Container ship at Port of Long Beach

The latest indication of global economic slowdown comes from something called the Baltic Dry Index. It tracks the price of hauling commodities like oil and grain. Those prices are at the lowest point in five years. Jeremy Hobson reports.

A ship is unloaded of shipping containers at the Port of Long Beach near Los Angeles. (David McNew/Getty Images)

More on The Economy, America's Financial Crisis

TEXT OF STORY

Kai Ryssdal: Here's a very real representation of what happens when credit stops flowing. In the shipping business, there's something called the Baltic Dry Index. Today it fell to its lowest level in five years. That means the value of dry goods being shipped around the world it's dropping and making the world's major shipping routes look like a highway on Christmas Day. That is to say, empty.
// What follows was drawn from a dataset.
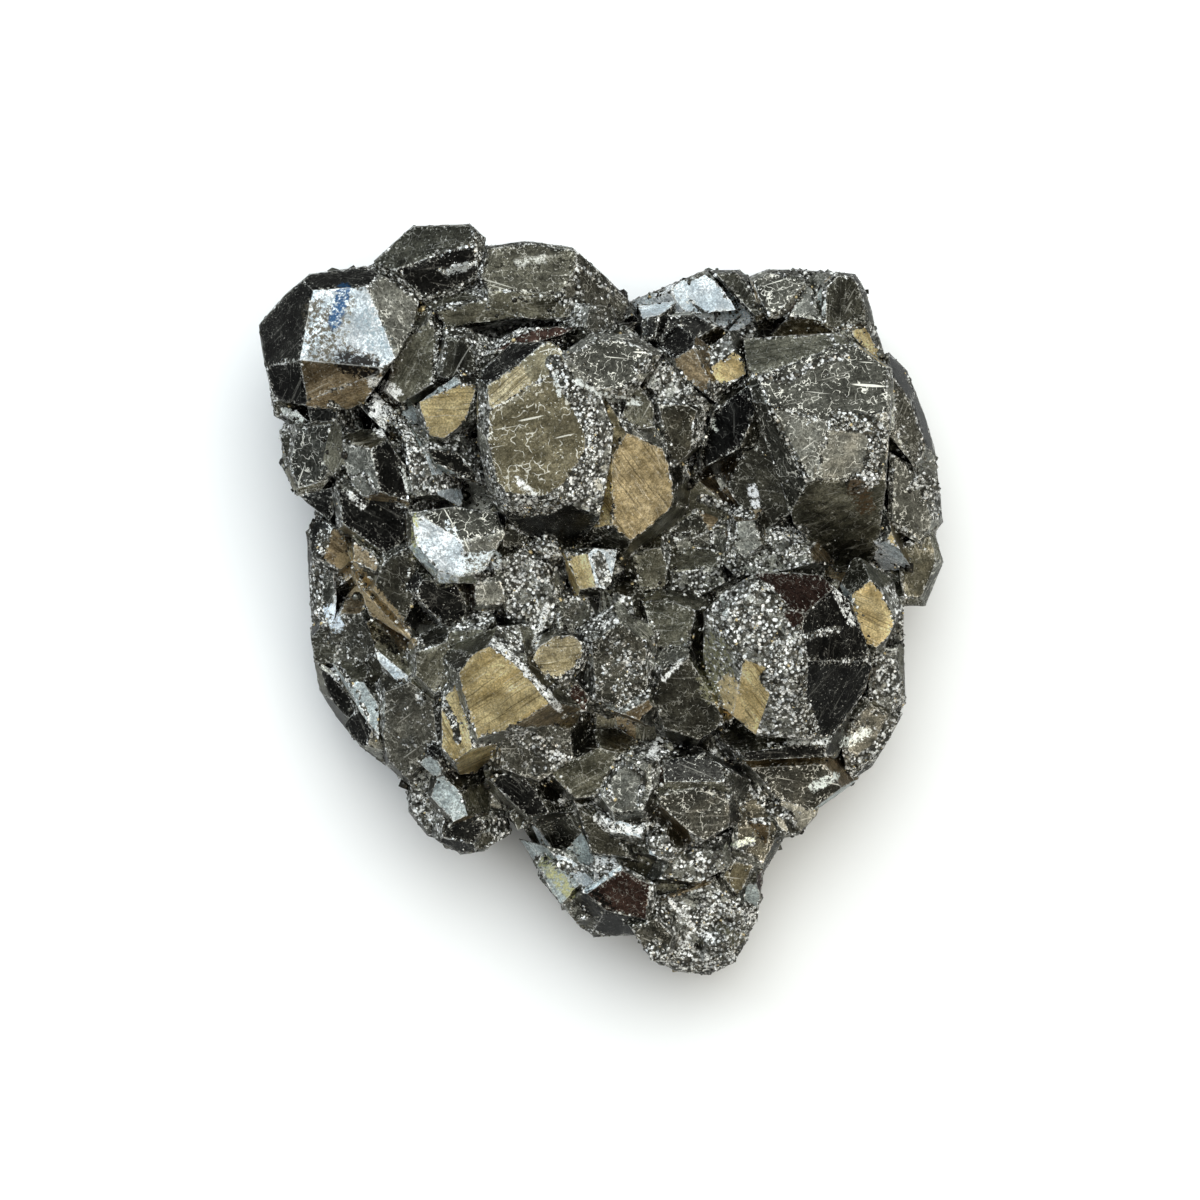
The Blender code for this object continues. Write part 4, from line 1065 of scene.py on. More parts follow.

Marketplace's Jeremy Hobson has the story.


Jeremy Hobson: The Baltic Dry Index measures the price of hauling sea freight. It hit an all-time high in May, and it's fallen 85 percent since then. Part of the reason is a drop in Chinese demand for raw materials like iron ore and coal, which make up a significant portion of worldwide dry shipping. But, says Douglas Mavrinac, the head of Shipping Research for Jeffries and Company . . .

Douglas Mavrinac: A significant portion of that decline has to do with the credit crisis, and banks aren't issuing letters of credit to companies to facilitate global trade.

Just like other industries, sea trade relies on a constant flow of money from banks -- loans for the producers of commodities, which have seen their value drop dramatically in recent months and loans for the shippers themselves.

Mavrinac: You're starting to see some of the large owners out there, literally laying up their ships, telling their captains that "Hey, look, when you discharge this next cargo, just weigh at anchor and wait." Because they won't operate at a loss.

The problems don't stop at the docks. Shipping consultant Fred Doll says global economic woes have pushed demand for all kinds of commodities down.

Fred Doll: It really doesn't boil down to the health of shipping. It boils down to the health of the industries that shipping serves. And if those industries can do business, then they need raw materials to move by sea and the ships are there to carry them.

Plenty of ships thanks to a building boom that took place while commodity prices were soaring. But until demand picks up again and the credit markets unfreeze, many of those ships will lie empty, weighing down global trade at a crucial time.

In New York, I'm Jeremy Hobson for Marketplace.